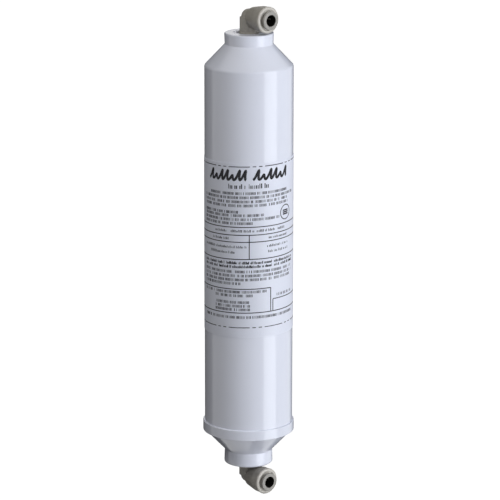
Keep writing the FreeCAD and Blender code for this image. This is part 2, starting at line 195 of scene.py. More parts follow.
def finish_piece(obj: bpy.types.Object, body: str, replaced: Iterable[str] = ()) -> None:
    """Hand a finished piece to the frame and report it.

    Args:
        obj: the piece, at the origin.
        body: the CAD body that it rides on.
        replaced: CAD nodes that it stands for.
    """
    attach(obj, body)
    if replaced:
        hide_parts(*replaced)
    LOG.info("%s: %d vertices on %s", obj.name, len(obj.data.vertices), body)


def settled_mesh(obj: bpy.types.Object) -> bpy.types.Mesh:
    """The evaluated mesh of an object, as plain data."""
    graph = bpy.context.evaluated_depsgraph_get()
    return bpy.data.meshes.new_from_object(obj.evaluated_get(graph), depsgraph=graph)


def boolean(obj: bpy.types.Object, others: Sequence[bpy.types.Object], operation: str) -> None:
    """Apply exact booleans with each of the other objects, and delete those.

    Args:
        obj: the object that is changed.
        others: the cutters or additions.
        operation: UNION or DIFFERENCE.
    """
    for other in others:
        modifier = obj.modifiers.new("joined", "BOOLEAN")
        modifier.operation = operation
        modifier.solver = "EXACT"
        modifier.object = other
        mesh = settled_mesh(obj)
        obj.modifiers.clear()
        obj.data = mesh
        bpy.data.objects.remove(other)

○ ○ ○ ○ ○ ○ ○

- Work required
Reproduce all the data word for word.

- Exercise output
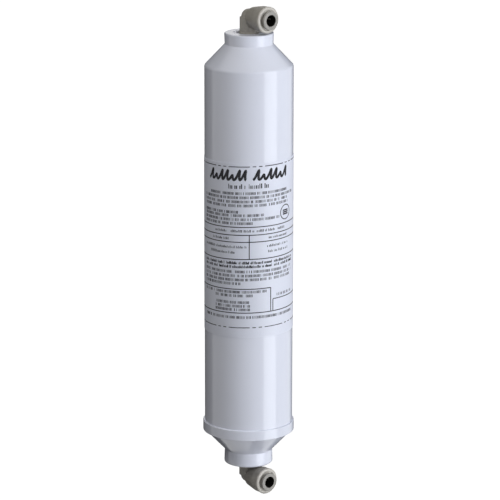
Keep writing the FreeCAD and Blender code for this image. This is part 2, starting at line 195 of scene.py. More parts follow.
def finish_piece(obj: bpy.types.Object, body: str, replaced: Iterable[str] = ()) -> None:
    """Hand a finished piece to the frame and report it.

    Args:
        obj: the piece, at the origin.
        body: the CAD body that it rides on.
        replaced: CAD nodes that it stands for.
    """
    attach(obj, body)
    if replaced:
        hide_parts(*replaced)
    LOG.info("%s: %d vertices on %s", obj.name, len(obj.data.vertices), body)


def settled_mesh(obj: bpy.types.Object) -> bpy.types.Mesh:
    """The evaluated mesh of an object, as plain data."""
    graph = bpy.context.evaluated_depsgraph_get()
    return bpy.data.meshes.new_from_object(obj.evaluated_get(graph), depsgraph=graph)


def boolean(obj: bpy.types.Object, others: Sequence[bpy.types.Object], operation: str) -> None:
    """Apply exact booleans with each of the other objects, and delete those.

    Args:
        obj: the object that is changed.
        others: the cutters or additions.
        operation: UNION or DIFFERENCE.
    """
    for other in others:
        modifier = obj.modifiers.new("joined", "BOOLEAN")
        modifier.operation = operation
        modifier.solver = "EXACT"
        modifier.object = other
        mesh = settled_mesh(obj)
        obj.modifiers.clear()
        obj.data = mesh
        bpy.data.objects.remove(other)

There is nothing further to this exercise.